I think most men want to get married. But, when they are sure that marriage brings about some undesired consequences, it is better to be delayed so that such persons get a chance to ensure better marriage lives.

Some men, for instance, insist on having separate homes to live in after marriage. They want to have their independent lives away from any family problems may occur when they live at the parents' homes.

Actually, living at parents' homes after marriage is not a shame. But if a man expects that, his life would be disturbed when living with other family members in one home. Here, he has the right to have patience to prepare for a home. Many cases show how problems with family members occur immediately after one's marriage. Such cases are taken as lessons for others who want to keep good relations with family members after marriage. As a result, many people postpone marriage with an aim to establish their own homes.

Some men do not like to live in rented homes. They keep the idea of owning their homes. As a result, they delay marriage, doing best to build or buy homes. Really, it is a good idea to do this because this will be difficult to be done after marriage especially with persons of limited incomes.
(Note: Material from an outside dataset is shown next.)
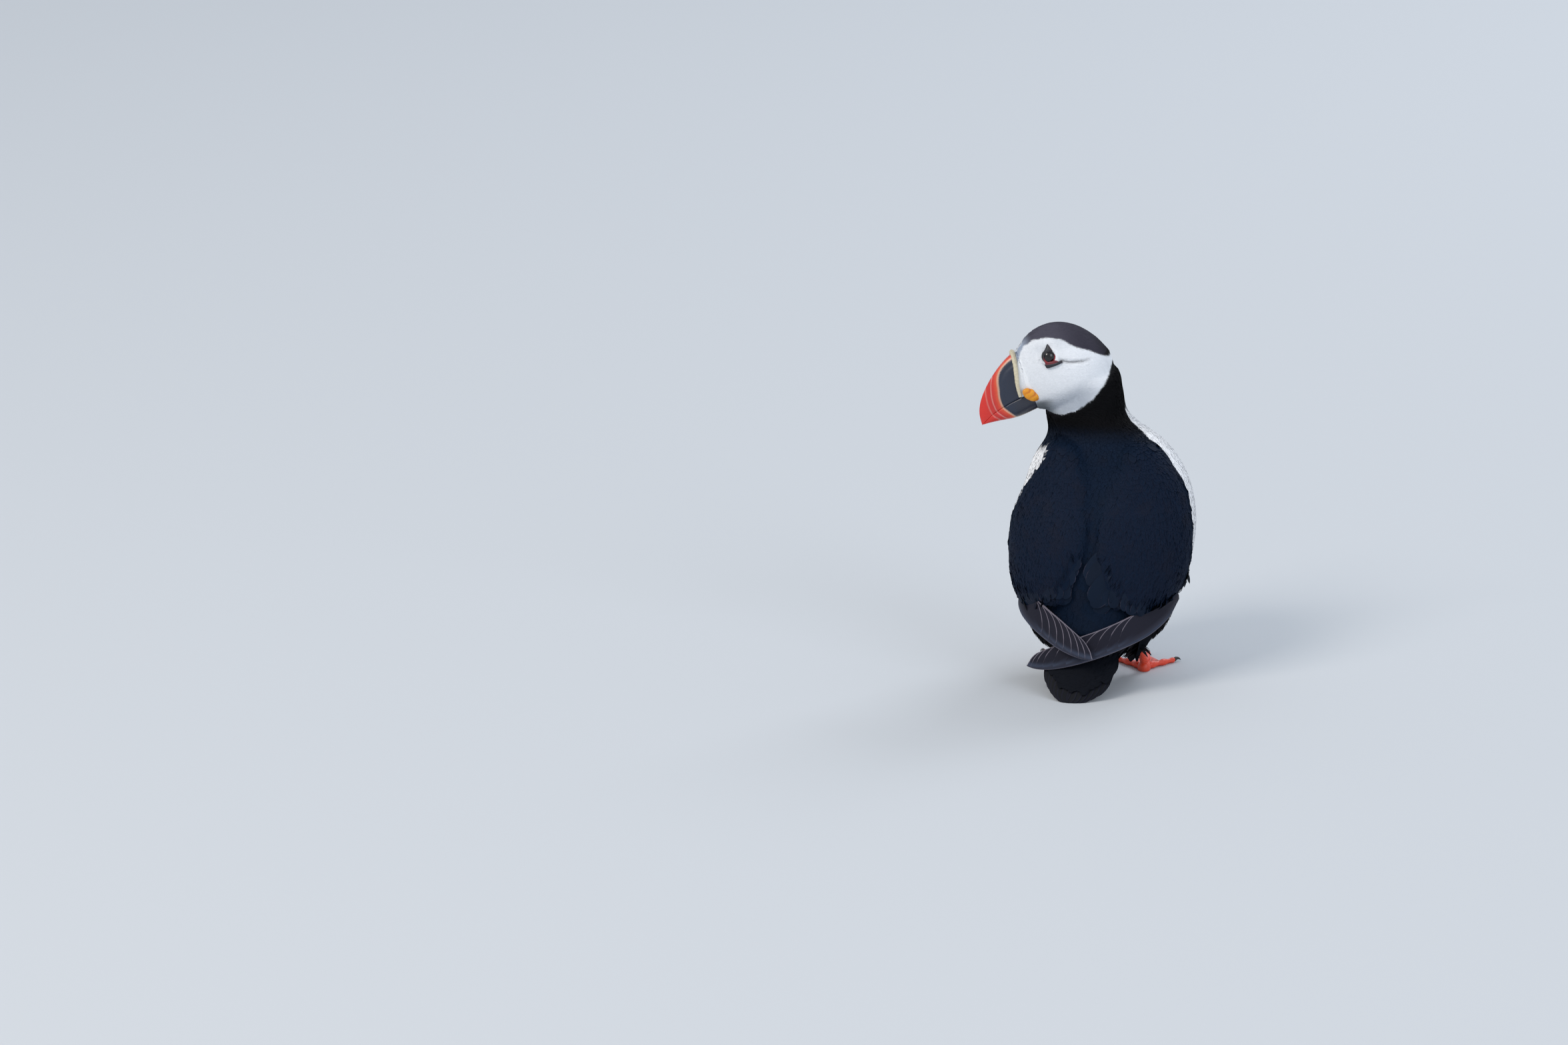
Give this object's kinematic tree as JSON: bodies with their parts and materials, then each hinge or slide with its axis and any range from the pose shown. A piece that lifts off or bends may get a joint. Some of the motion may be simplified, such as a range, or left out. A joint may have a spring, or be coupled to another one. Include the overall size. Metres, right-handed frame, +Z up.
{
  "type": "atlantic puffin",
  "caption": "Standing black-and-white seabird with a tall banded red bill, its head turned over its left shoulder and its wings folded over the rump.",
  "frame": {"origin": "bottom centre of the bounding box, on the floor the bird stands on", "axes": "+Z up, +Y the way the body faces, +X to the bird's right"},
  "size_m": [0.1326, 0.1342, 0.2135],
  "materials": {
    "black_plumage": "matt, blue-black contour feathers",
    "body_plumage": "matt contour feathers, black above and white below",
    "face_plumage": "short velvety feathers, pale grey-white face under a dark crown",
    "flight_feather": "satin flight feathers with pale shafts",
    "bill_horn": "satin horn in red, cream and slate-grey plates",
    "cere_horn": "pale cream-yellow ridge",
    "rosette_skin": "wrinkled orange-yellow skin",
    "eye": "wet, dark brown iris in a red ring",
    "eye_plate": "blue-grey horny plate",
    "leg_skin": "orange-red scaly skin",
    "claw": "black horn"
  },
  "bodies": {
    "root": {"head": "face_plumage", "bill_upper": "bill_horn", "bill_lower": "bill_horn", "bill_cere": "cere_horn", "neck": "body_plumage", "trunk": "body_plumage", "tail": "flight_feather", "rosette_right": "rosette_skin", "eye_right": "eye", "eye_plate_upper_right": "eye_plate", "eye_plate_lower_right": "eye_plate", "wing_right_coverts": "black_plumage", "wing_right_secondaries": "flight_feather", "wing_right_primaries": "flight_feather", "thigh_right": "body_plumage", "tarsus_right": "leg_skin", "foot_right": "leg_skin", "claw_right_inner": "claw", "claw_right_middle": "claw", "claw_right_outer": "claw", "rosette_left": "rosette_skin", "eye_left": "eye", "eye_plate_upper_left": "eye_plate", "eye_plate_lower_left": "eye_plate", "wing_left_coverts": "black_plumage", "wing_left_secondaries": "flight_feather", "wing_left_primaries": "flight_feather", "thigh_left": "body_plumage", "tarsus_left": "leg_skin", "foot_left": "leg_skin", "claw_left_inner": "claw", "claw_left_middle": "claw", "claw_left_outer": "claw"}
  },
  "joints": []
}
Some men postpone marriage because they have certain aims and ambitions they want to achieve. One such ambition is study. If a man has an aim to study to a particular level, and he thinks that marriage will be an obstacle in this process, it is better to be postponed.
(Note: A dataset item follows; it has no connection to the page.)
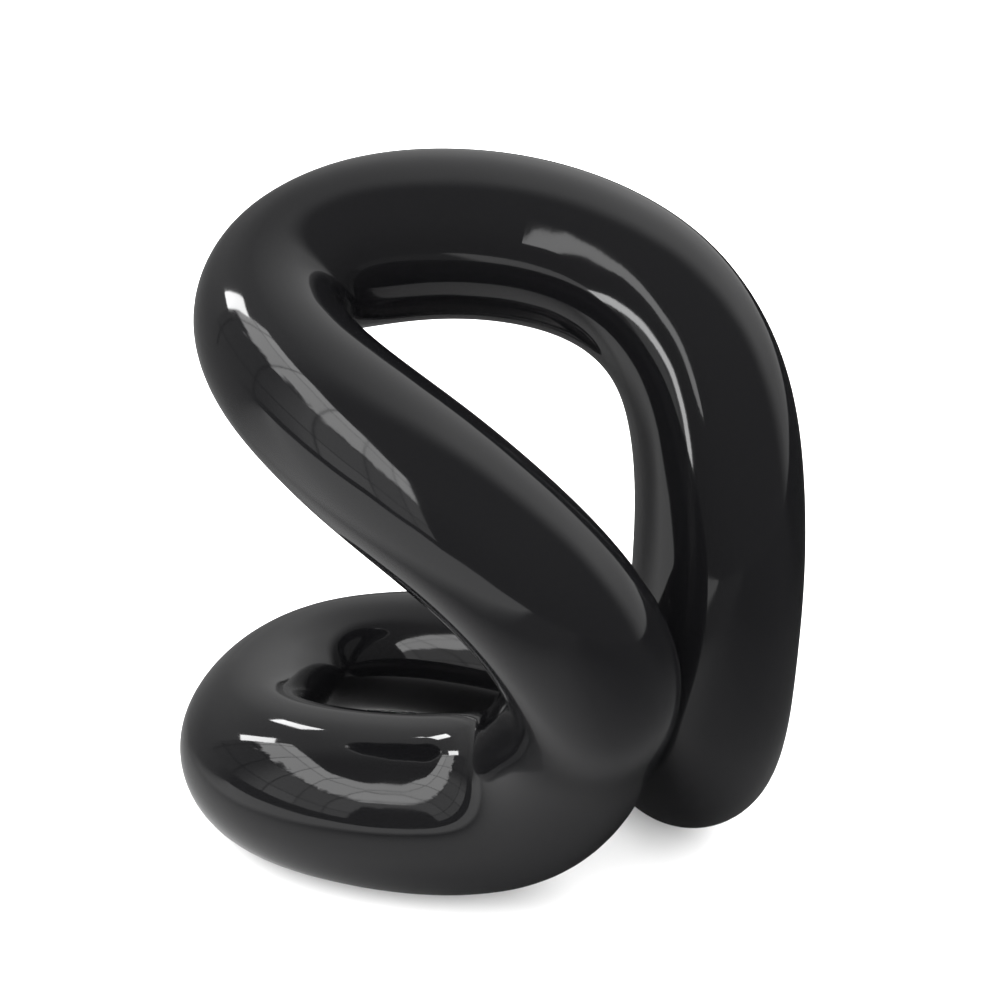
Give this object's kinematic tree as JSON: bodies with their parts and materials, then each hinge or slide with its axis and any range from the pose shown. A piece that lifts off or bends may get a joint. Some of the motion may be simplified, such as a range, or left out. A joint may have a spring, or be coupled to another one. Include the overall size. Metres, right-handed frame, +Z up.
{
  "type": "looped knot ornament",
  "caption": "Free-standing table ornament: one endless thick tube looped into an open knot, hollow glazed black stoneware on small felt pads.",
  "frame": {"origin": "on the floor, under the middle of the knot's bounding box", "axes": "+Z up; -Y towards the side that the diagonal strand crosses; +X towards the upright leg"},
  "size_m": [0.1527, 0.1552, 0.1728],
  "materials": {
    "glazed_stoneware": "gloss",
    "felt": "matte"
  },
  "bodies": {
    "root": {"lower_hairpin_casting": "glazed_stoneware", "foot_bend_casting": "glazed_stoneware", "upper_bend_casting": "glazed_stoneware", "upper_hairpin_casting": "glazed_stoneware", "diagonal_casting": "glazed_stoneware", "front_bend_casting": "glazed_stoneware", "felt_pad_front": "felt", "felt_pad_left": "felt", "felt_pad_back": "felt", "felt_pad_foot": "felt"}
  },
  "joints": []
}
When study becomes one's ambition, he must be encouraged to continue rather than to be blamed so that he may get discouraged. Marriage sometimes turns the mind towards home responsibilities and family obligations. Marriage, I think, can be done sooner or later. But if he stops studying and gets married, he may not get another chance to study. In such a case, marriage- if the person is influenced by others' blames- destroys his ambition and obliges him to do any work in search of money so that he can afford his family's needs and demands.

But, delaying marriage and finishing study will offer better chances for this man and then, of course, to his family. So, such a man must not be blamed but rather encouraged and supported by all means.
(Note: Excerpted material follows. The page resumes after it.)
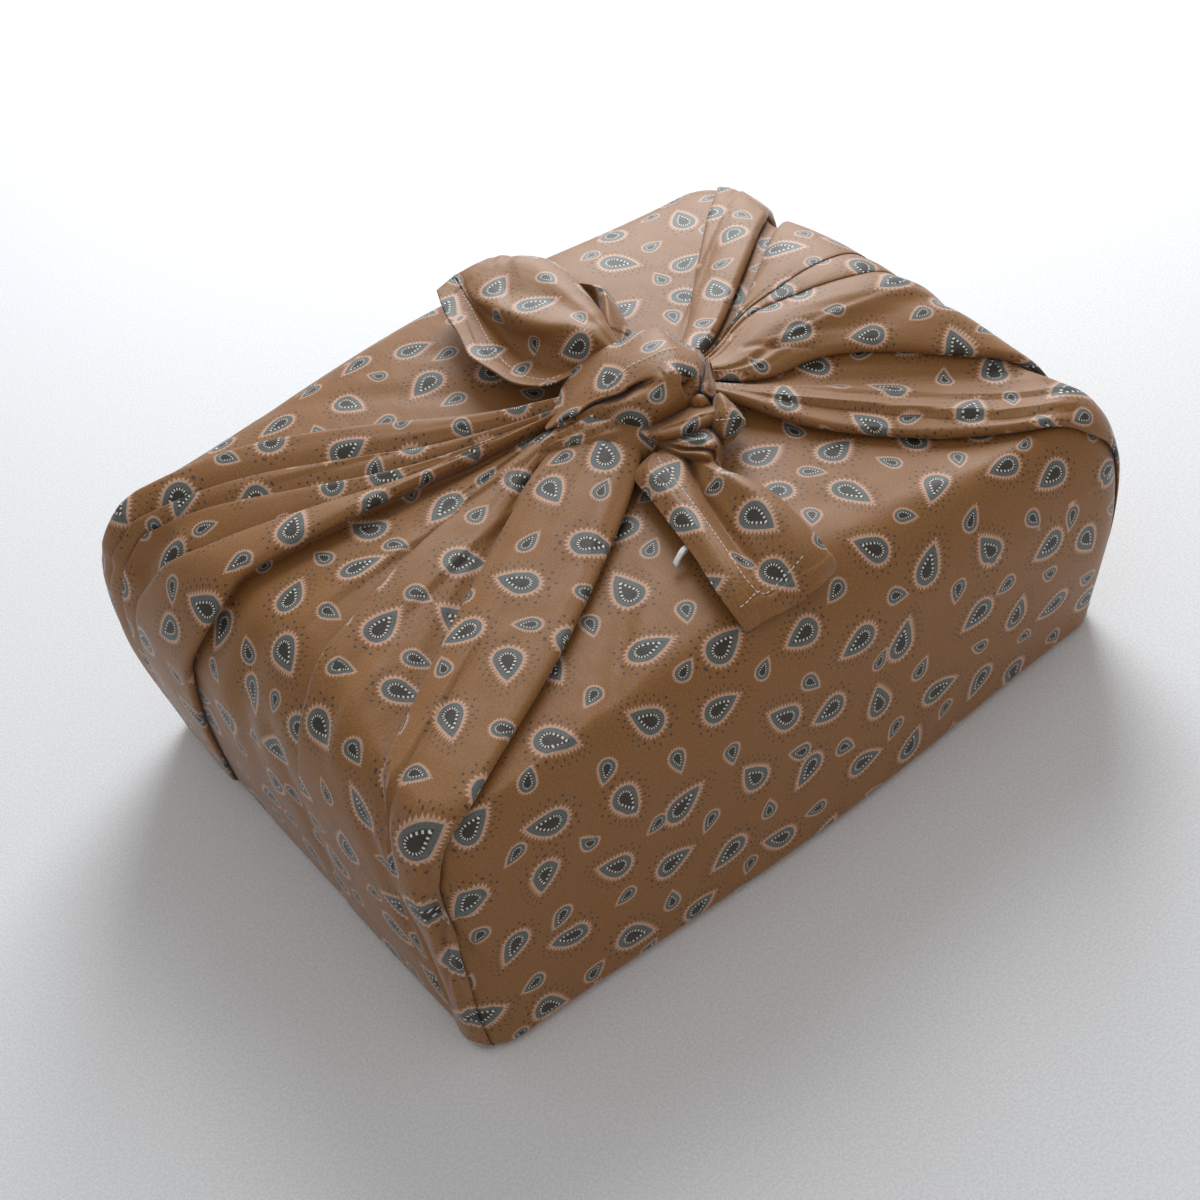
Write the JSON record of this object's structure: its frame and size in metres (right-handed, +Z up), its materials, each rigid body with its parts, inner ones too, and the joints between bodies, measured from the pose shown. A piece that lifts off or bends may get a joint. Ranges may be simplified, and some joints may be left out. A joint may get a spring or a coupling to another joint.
{
  "type": "furoshiki wrap",
  "caption": "Box-shaped parcel wrapped in a square of printed cotton, pleated up over both short sides and tied on top in a square knot with two free ends.",
  "frame": {"origin": "near the middle of the flat underside, on the surface that the parcel rests on", "axes": "+X along the parcel's long side, +Z up, the front long side towards -Y"},
  "size_m": [0.3606, 0.2759, 0.1665],
  "materials": {
    "cloth": "plain-woven cotton with a small paisley print",
    "tape": "white woven tape, blank"
  },
  "bodies": {
    "root": {"wrap": "cloth", "tab": "tape"}
  },
  "joints": []
}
Some people postpone marriage because they want first to ensure their future with a good job and home, car, etc. They think that they cannot achieve such things after marriage because of home responsibilities and family obligations. They decide to prepare such things so that their marriage status would be more comfortable and stable. If they believe such blame and get married, they soon realize that they have committed a big mistake in their lives.

In short, I am not against marriage and I am not for it either. What I want to say here is that life has priorities. Everyone should be careful of these priorities. When there is a priority to do something else, it is better to postpone marriage. Others must not blame such men who also must not be influenced by such blame, and what everyone should remember is that since there is any priority, “to marry now or later, it would not be a problem.”